I use those too Eltz. Great for assembly line doggin.
Great process Gary. In a big crowd situation having a process is mandatory.
Rick,
I would try the chili and kraut. You can always ditch it if it proves too cumbersome. Apply the chili yourself. Put the kraut on the condiment table. See how it goes…
Not a bad idea Joe, especially in the beginning. Thanks for your great comment!
Glad you liked it Chuck. Thanks for being here!!!
Great Job!!! I was searched out by an old customer from my Pizza place. He found out I was Working feasts and corners. He is opening 18 mini golf courses and wanted me to sell my Pizza slices and Hotdogs.
Only I would have to serve from his out building and pay a high rent. So tk save money I pitched him on a food cart, how much the customers would love food cart! I really had to sell him on Idea. After a couple weeks of going back and fourth and coming up with a way I can sell Pizza slices as well as my Home made sausage and Hot dogs, and telling him he should use the outbuilding for Icecream and give me small area I can make dough and cook pizza with a 110 20″ stone deck oven he was convinced. Now original offer was for all locations. I am starting with 5 on a 5 year contract with option to add carts on my own pace as I wish or not! The best thing is the rent!! I’m only using what was dead space in his outbuilding to prep so my rent is 5% but if I end up in all locations and hit a certant # it will go to 15% I already know 5 is enough.
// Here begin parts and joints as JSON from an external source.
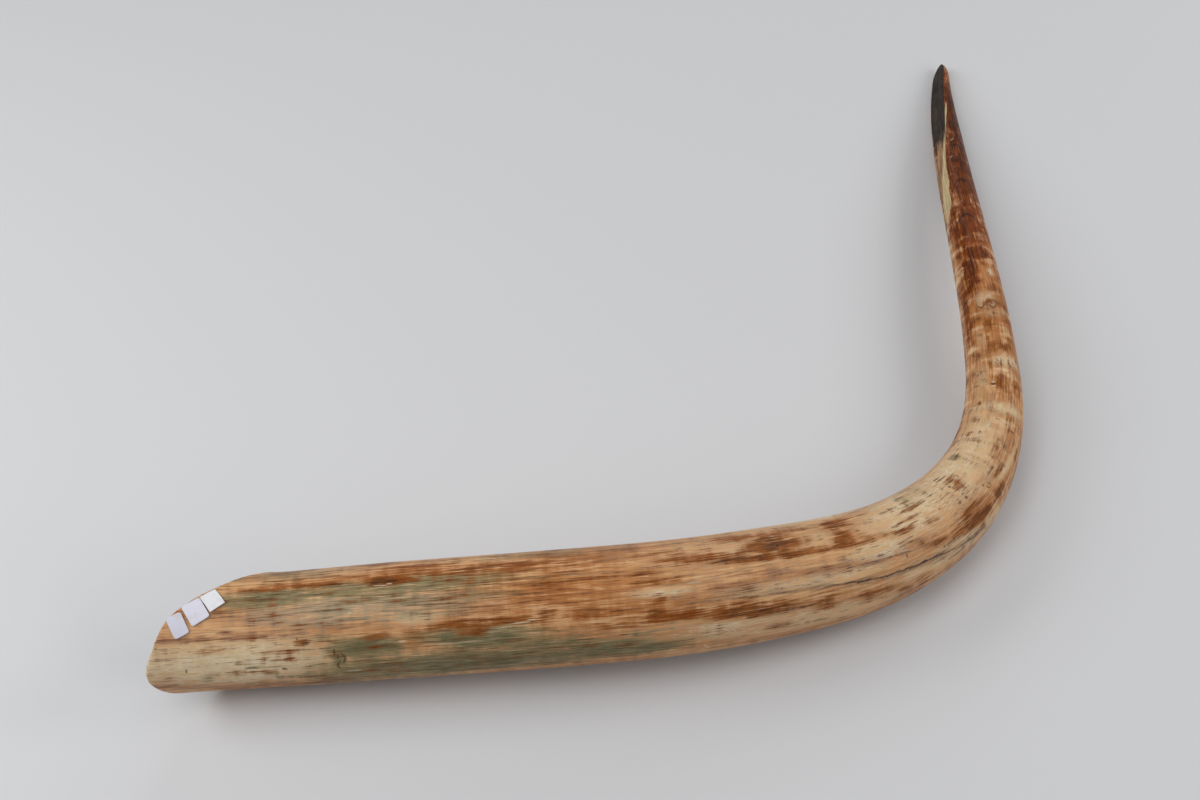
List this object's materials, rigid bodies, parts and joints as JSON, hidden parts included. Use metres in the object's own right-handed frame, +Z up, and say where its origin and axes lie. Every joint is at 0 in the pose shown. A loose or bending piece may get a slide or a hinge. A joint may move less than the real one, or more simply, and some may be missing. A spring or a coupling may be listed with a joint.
{
  "type": "mammoth tusk",
  "caption": "Long curved mammoth tusk lying on its side, open and hollow at the root, with a worn blunt tip and blank paper labels by the root.",
  "frame": {"origin": "on the surface the tusk lies on, at the middle of the tusk's bounding box seen from above", "axes": "+X along the thick lower run from the open root towards the bend, +Y along the thin end towards the tip, +Z up from the surface it lies on"},
  "size_m": [0.6552, 0.6857, 0.0912],
  "materials": {
    "ivory": "satin",
    "label_white": "matte",
    "label_lilac": "matte"
  },
  "bodies": {
    "root": {"tusk": "ivory", "paper_label_upper": "label_white", "paper_label_middle": "label_lilac", "paper_label_lower": "label_lilac"}
  },
  "joints": []
}
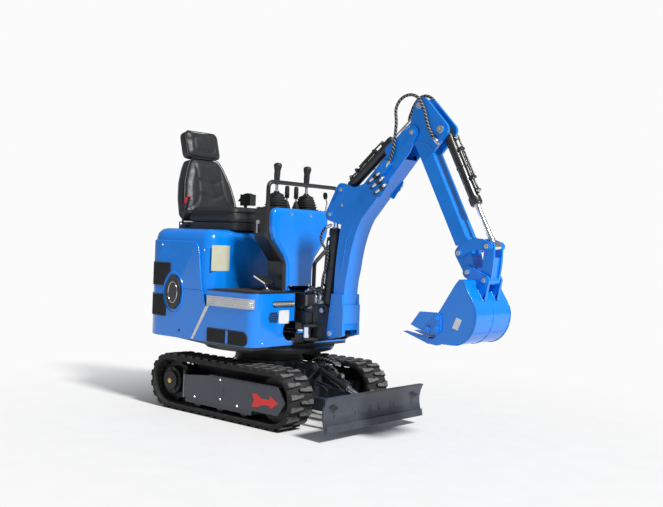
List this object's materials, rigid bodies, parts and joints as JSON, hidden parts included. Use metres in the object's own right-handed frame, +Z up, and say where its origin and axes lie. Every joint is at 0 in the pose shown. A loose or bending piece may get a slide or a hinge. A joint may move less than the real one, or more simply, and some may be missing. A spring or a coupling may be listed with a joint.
{
  "type": "mini excavator",
  "caption": "Small tracked excavator with an open operator's seat, control console, dozer blade, swing boom, arm and bucket, all worked by hydraulic cylinders.",
  "frame": {"origin": "on the ground, under the middle of the overall box", "axes": "+X from the tail towards the blade and bucket, +Y to the operator's left, +Z up"},
  "size_m": [2.373, 0.867, 1.8418],
  "materials": {
    "paint_blue": "glossy blue enamel",
    "paint_dark": "dark grey enamel, slightly worn",
    "paint_black": "semi-gloss black",
    "track_rubber": "moulded matt rubber",
    "boot_rubber": "ribbed matt rubber",
    "vinyl": "grained black vinyl over foam",
    "chrome": "hard chrome, polished",
    "steel": "bare machined steel"
  },
  "bodies": {
    "undercarriage": {"carbody": "paint_dark", "slew_ring": "steel", "track_right": "track_rubber", "track_left": "track_rubber", "side_frame_right": "paint_dark", "side_frame_left": "paint_dark", "sprocket_right": "paint_dark", "sprocket_left": "paint_dark", "idler_right": "paint_dark", "idler_left": "paint_dark"},
    "blade": {"dozer_blade": "paint_dark"},
    "blade_barrel": {"blade_cylinder_barrel": "paint_black"},
    "blade_rod": {"blade_cylinder_rod": "chrome"},
    "house": {"slew_frame": "paint_black", "engine": "paint_dark", "engine_hood": "paint_blue", "tail_cover_left": "paint_blue", "side_skirt_right": "paint_blue", "side_skirt_left": "paint_blue", "floor_plate": "paint_black", "console_frame": "paint_black", "console_cover": "paint_blue", "handrail": "paint_black", "control_deck": "boot_rubber", "joystick_right": "paint_black", "joystick_left": "paint_black", "travel_lever_right": "paint_black", "travel_lever_left": "paint_black", "blade_lever": "paint_black", "foot_pedal": "steel", "seat_pan": "paint_black", "seat_cushion": "vinyl", "seat_backrest": "vinyl", "headrest": "vinyl", "belt_buckle": "paint_black", "belt_reel": "paint_black"},
    "cover": {"service_cover": "paint_blue", "cover_cap": "paint_black"},
    "swing_barrel": {"swing_cylinder_barrel": "paint_black"},
    "swing_rod": {"swing_cylinder_rod": "chrome"},
    "swing_post": {"kingpost": "paint_black"},
    "boom_barrel": {"boom_cylinder_barrel": "paint_black"},
    "boom_rod": {"boom_cylinder_rod": "chrome"},
    "boom": {"boom": "paint_blue"},
    "arm_barrel": {"arm_cylinder_barrel": "paint_black"},
    "arm_rod": {"arm_cylinder_rod": "chrome"},
    "arm": {"arm": "paint_blue"},
    "bucket_barrel": {"bucket_cylinder_barrel": "paint_black"},
    "bucket_rod": {"bucket_cylinder_rod": "chrome"},
    "idler_link": {"idler_link": "paint_blue"},
    "tipping_link": {"tipping_link": "paint_blue"},
    "bucket": {"bucket": "paint_blue", "side_cutter_right": "paint_blue", "side_cutter_left": "paint_blue"}
  },
  "joints": [
    {"name": "slew", "type": "hinge", "parent": "undercarriage", "child": "house", "pos_m": [-0.4035, 0, 0.37], "axis": [0, 0, 1], "continuous": true},
    {"name": "blade_lift", "type": "hinge", "parent": "undercarriage", "child": "blade", "pos_m": [-0.0585, 0, 0.15], "axis": [0, -1, 0], "range_deg": [-20, 17]},
    {"name": "cover_open", "type": "hinge", "parent": "house", "child": "cover", "pos_m": [-1.1865, -0.004, 0.74], "axis": [0, 0, -1], "range_deg": [0, 75]},
    {"name": "boom_swing", "type": "hinge", "parent": "house", "child": "swing_post", "pos_m": [-0.0635, 0, 0.6], "axis": [0, 0, 1], "range_deg": [-50, 60]},
    {"name": "boom_lift", "type": "hinge", "parent": "swing_post", "child": "boom", "pos_m": [0.1585, 0, 0.533], "axis": [0, -1, 0], "range_deg": [-90, 8]},
    {"name": "arm_swing", "type": "hinge", "parent": "boom", "child": "arm", "pos_m": [0.6695, 0, 1.656], "axis": [0, 1, 0], "range_deg": [-75, 25]},
    {"name": "bucket_curl", "type": "hinge", "parent": "arm", "child": "bucket", "pos_m": [1.0535, 0, 0.927], "axis": [0, -1, 0], "range_deg": [-35, 90]},
    {"name": "blade_cylinder_tilt", "type": "hinge", "parent": "undercarriage", "child": "blade_barrel", "pos_m": [0.0115, 0, 0.319], "axis": [0, -1, 0], "range_deg": [-19.8, 16.9]},
    {"name": "blade_cylinder_stroke", "type": "slide", "parent": "blade_barrel", "child": "blade_rod", "axis": [0.9243, 0, -0.3817], "range_m": [-0.0534, 0.0628]},
    {"name": "swing_cylinder_tilt", "type": "hinge", "parent": "house", "child": "swing_barrel", "pos_m": [-0.5835, -0.12, 0.526], "axis": [0, 0, 1], "range_deg": [-4.7, 5.6]},
    {"name": "swing_cylinder_stroke", "type": "slide", "parent": "swing_barrel", "child": "swing_rod", "axis": [0.9992, 0.04, 0], "range_m": [-0.0756, 0.0907]},
    {"name": "boom_cylinder_tilt", "type": "hinge", "parent": "swing_post", "child": "boom_barrel", "pos_m": [0.0665, 0, 0.656], "axis": [0, -1, 0], "range_deg": [-93.5, 8.4]},
    {"name": "boom_cylinder_stroke", "type": "slide", "parent": "boom_barrel", "child": "boom_rod", "axis": [0.0786, 0, 0.9969], "range_m": [-0.019, 0.2135]},
    {"name": "arm_cylinder_tilt", "type": "hinge", "parent": "boom", "child": "arm_barrel", "pos_m": [0.1855, 0, 1.355], "axis": [0, 1, 0], "range_deg": [-8.6, 2.9]},
    {"name": "arm_cylinder_stroke", "type": "slide", "parent": "arm_barrel", "child": "arm_rod", "axis": [0.76, 0, 0.6499], "range_m": [-0.1498, 0.05]},
    {"name": "bucket_cylinder_tilt", "type": "hinge", "parent": "arm", "child": "bucket_barrel", "pos_m": [0.8465, 0, 1.662], "axis": [0, -1, 0], "range_deg": [-0.4, 0.2]},
    {"name": "bucket_cylinder_stroke", "type": "slide", "parent": "bucket_barrel", "child": "bucket_rod", "axis": [0.4648, 0, -0.8854], "range_m": [-0.1367, 0.0532]},
    {"name": "idler_turn", "type": "hinge", "parent": "arm", "child": "idler_link", "pos_m": [0.9955, 0, 1.022], "axis": [0, -1, 0], "range_deg": [-19.5, 50.1]},
    {"name": "tipping_turn", "type": "hinge", "parent": "idler_link", "child": "tipping_link", "pos_m": [1.1615, 0, 1.062], "axis": [0, -1, 0], "range_deg": [-34.1, 13.3]}
  ],
  "couplings": [
    {"joint": "blade_cylinder_tilt", "follows": "blade_lift", "ratio": 0.9894},
    {"joint": "blade_cylinder_stroke", "follows": "blade_lift", "m_per_rad": -0.17987},
    {"joint": "swing_cylinder_tilt", "follows": "boom_swing", "ratio": 0.0922},
    {"joint": "swing_cylinder_stroke", "follows": "boom_swing", "m_per_rad": 0.08658},
    {"joint": "boom_cylinder_tilt", "follows": "boom_lift", "ratio": 1.0385},
    {"joint": "boom_cylinder_stroke", "follows": "boom_lift", "m_per_rad": -0.13591},
    {"joint": "arm_cylinder_tilt", "follows": "arm_swing", "ratio": 0.114},
    {"joint": "arm_cylinder_stroke", "follows": "arm_swing", "m_per_rad": 0.1144},
    {"joint": "bucket_cylinder_tilt", "follows": "bucket_curl", "ratio": -0.0034},
    {"joint": "bucket_cylinder_stroke", "follows": "bucket_curl", "m_per_rad": -0.08697},
    {"joint": "idler_turn", "follows": "bucket_curl", "ratio": 0.556},
    {"joint": "tipping_turn", "follows": "bucket_curl", "ratio": -0.3784}
  ]
}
I guess what I’m saying is stay consistent with your food. If you sell a nasty dog and get regulars don’t change a thing, If you sell great Dogs again Dint change a thing! In my opinion the biggest reason people fail in the food industry is do to a change in product. That’s all products mayo,cheese,condiments everything must stay the same for the life you your business . Good luck great job and don’t sweat it play with your dogs sometimes running out of dogs is a good thing as it gives the illusion of wow that guy sold out!! It must be good. It will take about 3 weeks to get a solid inventory
Great job Anthony!!!
I agree with Joe – construction workers + nicely dressed and cute female = $$$!